The first came from Diode editor Patty Paine, who has nominated my poem “The Unquiet” for the 2011 Best of the Net Anthology.

The second was from Oliver Bendorf, a MFA student studying poetry at UW-Madison. Oliver, on behalf of Devils’ Lake, wrote a quick recap of the Wild Young Voices reading I was a part of yesterday with the fabulous poets Seth Abramson and Lauren Berry, and the writer Chris Mohar, who read a moving piece of non-fiction about vegetarianism, deer-hunting and a son’s relationship with his father.

I’m reading with the ever-awesome poet Ed Bok Lee this Tuesday night at Normandale Community College in Bloomington, Minnesota, just outside of Minneapolis. 7 – 8 p.m. in the Kopp Student Center.

On Wednesday night, I’ll be in Iowa City, reading at the Prairie Lights bookstore with the dear heart Adam Fell. Also 7 – 8 p.m.

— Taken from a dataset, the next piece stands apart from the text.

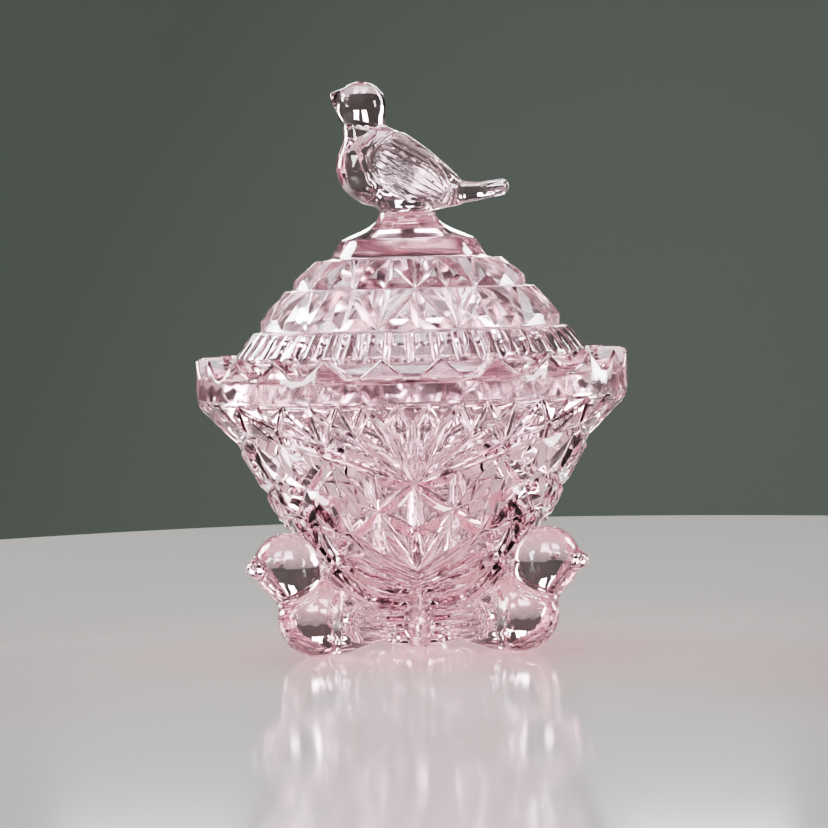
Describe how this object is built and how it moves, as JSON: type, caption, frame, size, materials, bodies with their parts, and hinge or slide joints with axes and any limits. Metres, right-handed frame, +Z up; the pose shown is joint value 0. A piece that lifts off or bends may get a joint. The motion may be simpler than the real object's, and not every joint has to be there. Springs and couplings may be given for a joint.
{
  "type": "covered candy dish",
  "caption": "Pressed glass candy dish: a flared star-cut bowl with a toothed rim on bird feet, and a stepped dome lid with a bird finial that lifts off.",
  "frame": {"origin": "on the table under the bowl's axis", "axes": "+Z up along the bowl's axis, the front with two of the three bird feet towards -Y, the lid's bird looking along -X"},
  "size_m": [0.115, 0.115, 0.1516],
  "materials": {
    "rose_glass": "fire-polished pressed glass, clear, pale rose pink"
  },
  "bodies": {
    "dish": {"dish": "rose_glass"},
    "lid": {"lid": "rose_glass"}
  },
  "joints": [
    {"name": "lid_lift", "type": "slide", "parent": "dish", "child": "lid", "axis": [0, 0, 1], "range_m": [0, 0.08]}
  ]
}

Another fantastic Wisconsin Book Fest concluded this weekend. Didn’t make it to as many readings as I would have liked, but I did check out Erika Meitner on Saturday night. He latest book, the cool-titled Makeshift Instructions for Vigilant Girls, is a blast. I love how so many of her poems are unabashedly conceptual, yet her use of formal devices is always in the service of the narrative and moments of lyrical intensity. She has a faith in language that I have found is often missing from more “experimental” poets who are also preoccupied with the conceptual. Do check out this book…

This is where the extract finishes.